INSTRUCTIONS TO FOLLOW | Repeat the listing in full. Nothing may be added or left out.
[Start of RECORDS TO PROCESS]
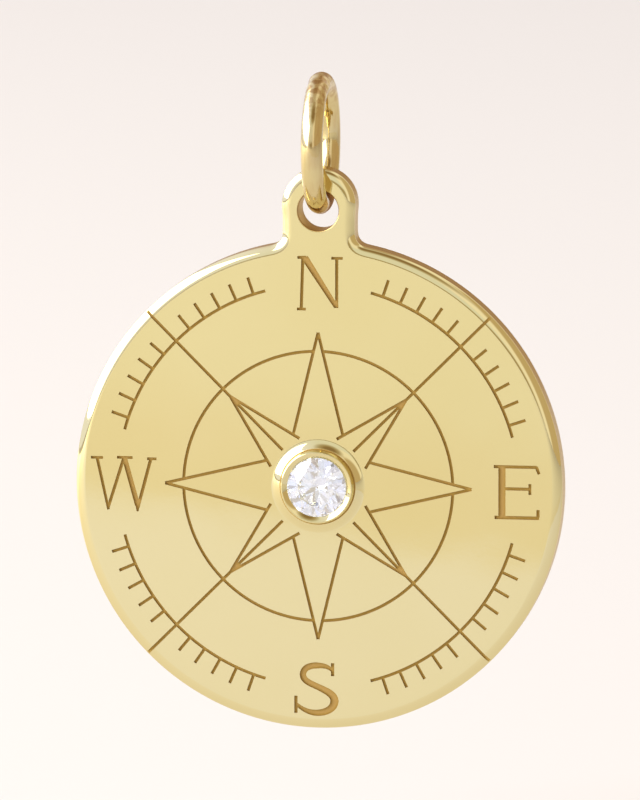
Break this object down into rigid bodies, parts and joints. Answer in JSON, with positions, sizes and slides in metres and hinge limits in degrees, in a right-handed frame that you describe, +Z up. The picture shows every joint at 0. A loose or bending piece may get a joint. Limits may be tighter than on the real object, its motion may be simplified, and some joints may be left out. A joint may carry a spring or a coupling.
{
  "type": "compass pendant",
  "caption": "Round gold pendant engraved with a compass rose, with a bezel-set brilliant at the centre, an eye tab and a jump ring that it swings from.",
  "frame": {"origin": "inside top of the jump ring, where a chain bears and the pendant hangs", "axes": "+Z up, the engraved face looks towards -Y, east on the face towards +X"},
  "size_m": [0.018, 0.0052, 0.0242],
  "materials": {
    "gold": "polished yellow gold, engraving darkened",
    "diamond": "clear, round brilliant cut",
    "ring_gold": "polished yellow gold"
  },
  "bodies": {
    "ring": {"jump_ring": "ring_gold"},
    "pendant": {"medallion": "gold", "stone": "diamond"}
  },
  "joints": [
    {"name": "swing", "type": "hinge", "parent": "ring", "child": "pendant", "pos_m": [0, 0, -0.004], "axis": [0, 1, 0], "range_deg": [-112, 112]}
  ]
}
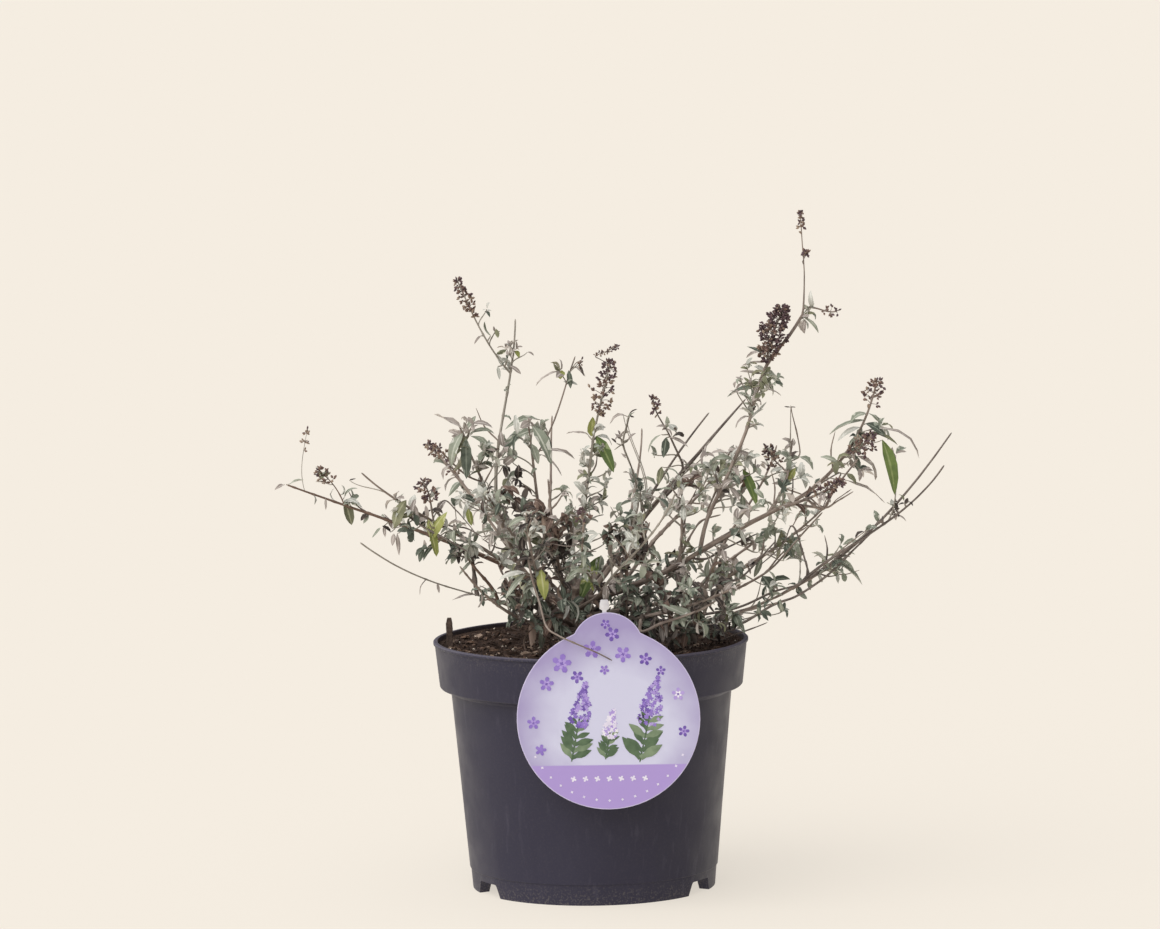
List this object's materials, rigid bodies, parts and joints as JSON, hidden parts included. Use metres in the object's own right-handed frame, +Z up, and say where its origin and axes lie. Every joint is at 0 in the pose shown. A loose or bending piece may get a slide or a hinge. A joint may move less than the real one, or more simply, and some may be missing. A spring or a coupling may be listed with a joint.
{
  "type": "butterfly bush in a nursery pot",
  "caption": "Wide, open bush in winter with dry flower spikes and grey-green leaves on arching stems, in a round tapered nursery pot with a round hanging label.",
  "frame": {"origin": "centre of the pot's flat underside", "axes": "+Z up along the pot's axis, -Y towards the label at the front, +X to the right as the label is read"},
  "size_m": [0.4003, 0.3033, 0.4061],
  "materials": {
    "pot": "satin",
    "soil": "rough",
    "label_print": "satin",
    "stake_plastic": "satin",
    "bark": "rough",
    "foliage": "matt"
  },
  "bodies": {
    "root": {"pot": "pot", "soil": "soil", "label": "label_print", "label_stake": "stake_plastic", "woody_foot": "bark", "bough_back_left": "bark", "bough_back_right": "bark", "bough_centre_back": "bark", "bough_far_right": "bark", "bough_front": "bark", "bough_left_long": "bark", "bough_left_low": "bark", "bough_left_tall": "bark", "bough_right": "bark", "bough_right_back": "bark", "bough_right_outer": "bark", "bough_stub": "bark", "shoot_back_far": "foliage", "shoot_back_left": "foliage", "shoot_back_mid": "foliage", "shoot_back_right": "foliage", "shoot_centre": "foliage", "shoot_centre_back": "foliage", "shoot_front": "foliage", "shoot_front_left": "foliage", "shoot_front_low": "foliage", "shoot_front_right": "foliage", "shoot_front_side": "foliage", "shoot_left_back": "foliage", "shoot_left_inner": "foliage", "shoot_left_long": "foliage", "shoot_left_mid": "foliage", "shoot_left_tall": "foliage", "shoot_left_upper": "foliage", "shoot_right": "foliage", "shoot_right_back": "foliage", "shoot_right_back_low": "foliage", "shoot_right_back_up": "foliage", "shoot_right_dry": "foliage", "shoot_right_inner": "foliage", "shoot_right_leafy": "foliage", "shoot_stub": "foliage", "shoot_tall": "foliage", "stick_centre": "foliage", "stick_stub": "foliage", "tuft_centre": "foliage", "tuft_centre_back": "foliage", "tuft_centre_right": "foliage", "tuft_dry": "foliage", "tuft_foot_back": "foliage", "tuft_foot_front": "foliage", "tuft_foot_left": "foliage", "tuft_foot_right": "foliage", "tuft_left_low": "foliage", "tuft_right_low": "foliage", "whip_left": "foliage", "whip_right": "foliage", "whip_right_front": "foliage"}
  },
  "joints": []
}
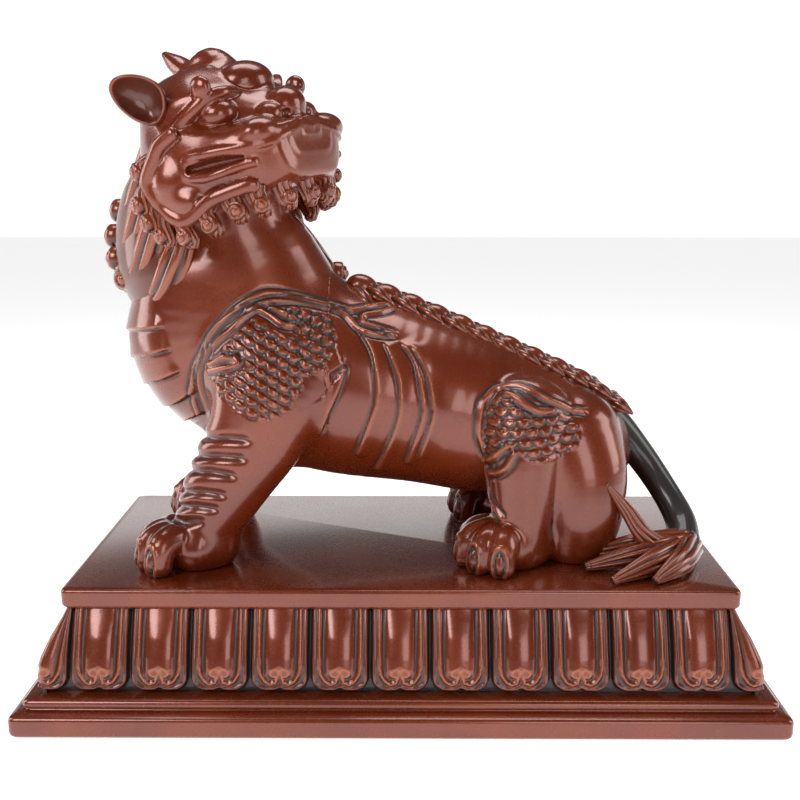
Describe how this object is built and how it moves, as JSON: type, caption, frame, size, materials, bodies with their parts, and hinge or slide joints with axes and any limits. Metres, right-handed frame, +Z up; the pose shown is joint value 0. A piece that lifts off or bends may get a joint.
[End of RECORDS TO PROCESS]
WRITTEN SOLUTION |
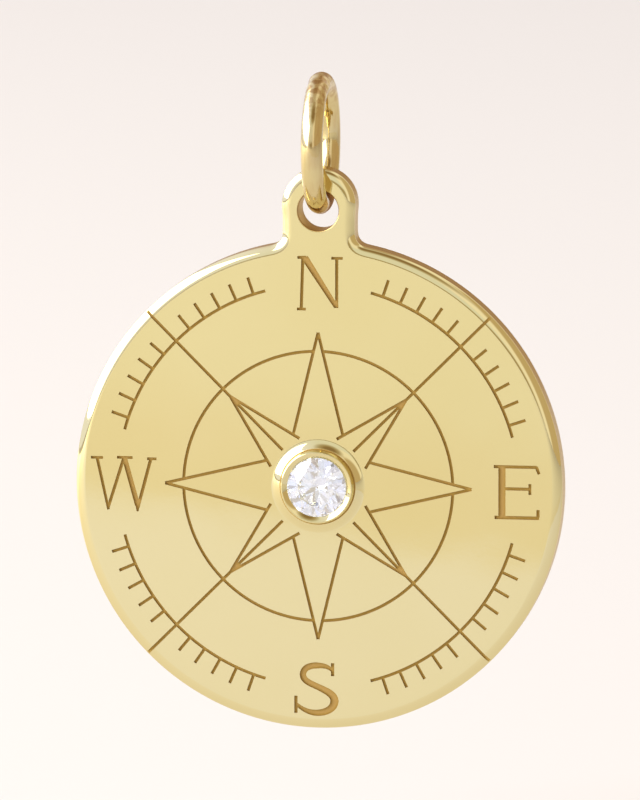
Break this object down into rigid bodies, parts and joints. Answer in JSON, with positions, sizes and slides in metres and hinge limits in degrees, in a right-handed frame that you describe, +Z up. The picture shows every joint at 0. A loose or bending piece may get a joint. Limits may be tighter than on the real object, its motion may be simplified, and some joints may be left out. A joint may carry a spring or a coupling.
{
  "type": "compass pendant",
  "caption": "Round gold pendant engraved with a compass rose, with a bezel-set brilliant at the centre, an eye tab and a jump ring that it swings from.",
  "frame": {"origin": "inside top of the jump ring, where a chain bears and the pendant hangs", "axes": "+Z up, the engraved face looks towards -Y, east on the face towards +X"},
  "size_m": [0.018, 0.0052, 0.0242],
  "materials": {
    "gold": "polished yellow gold, engraving darkened",
    "diamond": "clear, round brilliant cut",
    "ring_gold": "polished yellow gold"
  },
  "bodies": {
    "ring": {"jump_ring": "ring_gold"},
    "pendant": {"medallion": "gold", "stone": "diamond"}
  },
  "joints": [
    {"name": "swing", "type": "hinge", "parent": "ring", "child": "pendant", "pos_m": [0, 0, -0.004], "axis": [0, 1, 0], "range_deg": [-112, 112]}
  ]
}
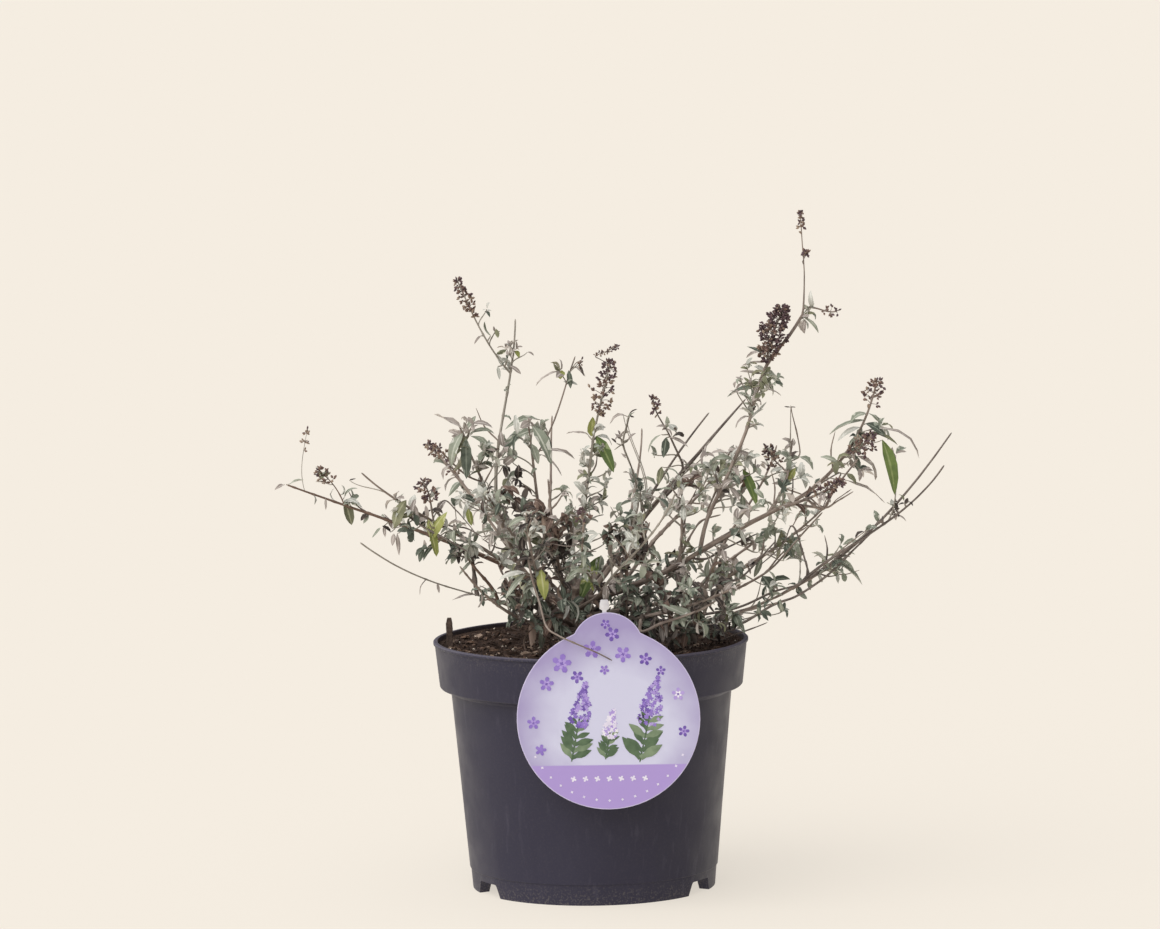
List this object's materials, rigid bodies, parts and joints as JSON, hidden parts included. Use metres in the object's own right-handed frame, +Z up, and say where its origin and axes lie. Every joint is at 0 in the pose shown. A loose or bending piece may get a slide or a hinge. A joint may move less than the real one, or more simply, and some may be missing. A spring or a coupling may be listed with a joint.
{
  "type": "butterfly bush in a nursery pot",
  "caption": "Wide, open bush in winter with dry flower spikes and grey-green leaves on arching stems, in a round tapered nursery pot with a round hanging label.",
  "frame": {"origin": "centre of the pot's flat underside", "axes": "+Z up along the pot's axis, -Y towards the label at the front, +X to the right as the label is read"},
  "size_m": [0.4003, 0.3033, 0.4061],
  "materials": {
    "pot": "satin",
    "soil": "rough",
    "label_print": "satin",
    "stake_plastic": "satin",
    "bark": "rough",
    "foliage": "matt"
  },
  "bodies": {
    "root": {"pot": "pot", "soil": "soil", "label": "label_print", "label_stake": "stake_plastic", "woody_foot": "bark", "bough_back_left": "bark", "bough_back_right": "bark", "bough_centre_back": "bark", "bough_far_right": "bark", "bough_front": "bark", "bough_left_long": "bark", "bough_left_low": "bark", "bough_left_tall": "bark", "bough_right": "bark", "bough_right_back": "bark", "bough_right_outer": "bark", "bough_stub": "bark", "shoot_back_far": "foliage", "shoot_back_left": "foliage", "shoot_back_mid": "foliage", "shoot_back_right": "foliage", "shoot_centre": "foliage", "shoot_centre_back": "foliage", "shoot_front": "foliage", "shoot_front_left": "foliage", "shoot_front_low": "foliage", "shoot_front_right": "foliage", "shoot_front_side": "foliage", "shoot_left_back": "foliage", "shoot_left_inner": "foliage", "shoot_left_long": "foliage", "shoot_left_mid": "foliage", "shoot_left_tall": "foliage", "shoot_left_upper": "foliage", "shoot_right": "foliage", "shoot_right_back": "foliage", "shoot_right_back_low": "foliage", "shoot_right_back_up": "foliage", "shoot_right_dry": "foliage", "shoot_right_inner": "foliage", "shoot_right_leafy": "foliage", "shoot_stub": "foliage", "shoot_tall": "foliage", "stick_centre": "foliage", "stick_stub": "foliage", "tuft_centre": "foliage", "tuft_centre_back": "foliage", "tuft_centre_right": "foliage", "tuft_dry": "foliage", "tuft_foot_back": "foliage", "tuft_foot_front": "foliage", "tuft_foot_left": "foliage", "tuft_foot_right": "foliage", "tuft_left_low": "foliage", "tuft_right_low": "foliage", "whip_left": "foliage", "whip_right": "foliage", "whip_right_front": "foliage"}
  },
  "joints": []
}
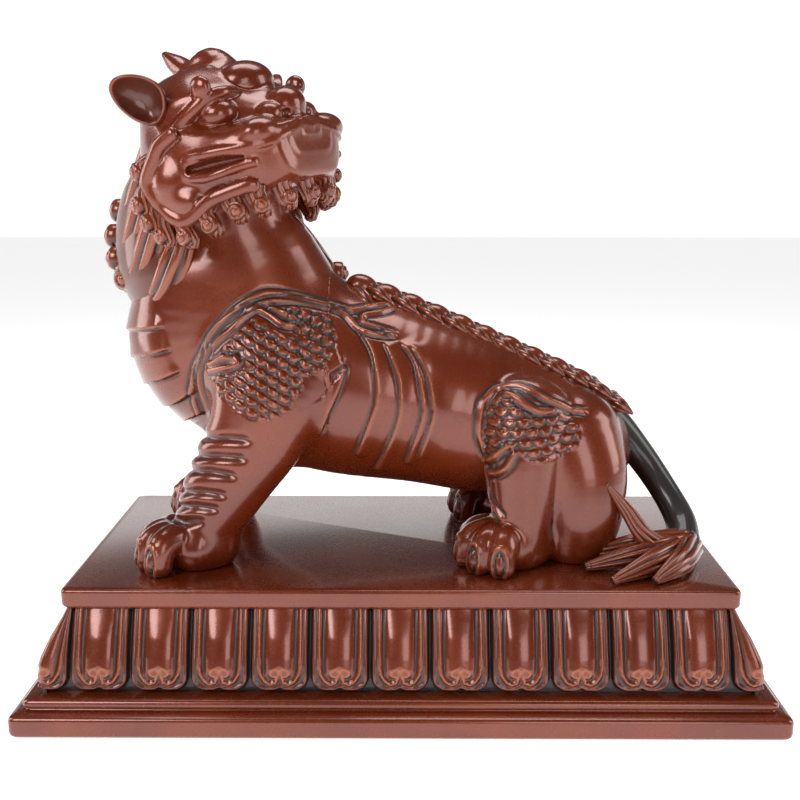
Describe how this object is built and how it moves, as JSON: type, caption, frame, size, materials, bodies with their parts, and hinge or slide joints with axes and any limits. Metres, right-handed frame, +Z up; the pose shown is joint value 0. A piece that lifts off or bends may get a joint.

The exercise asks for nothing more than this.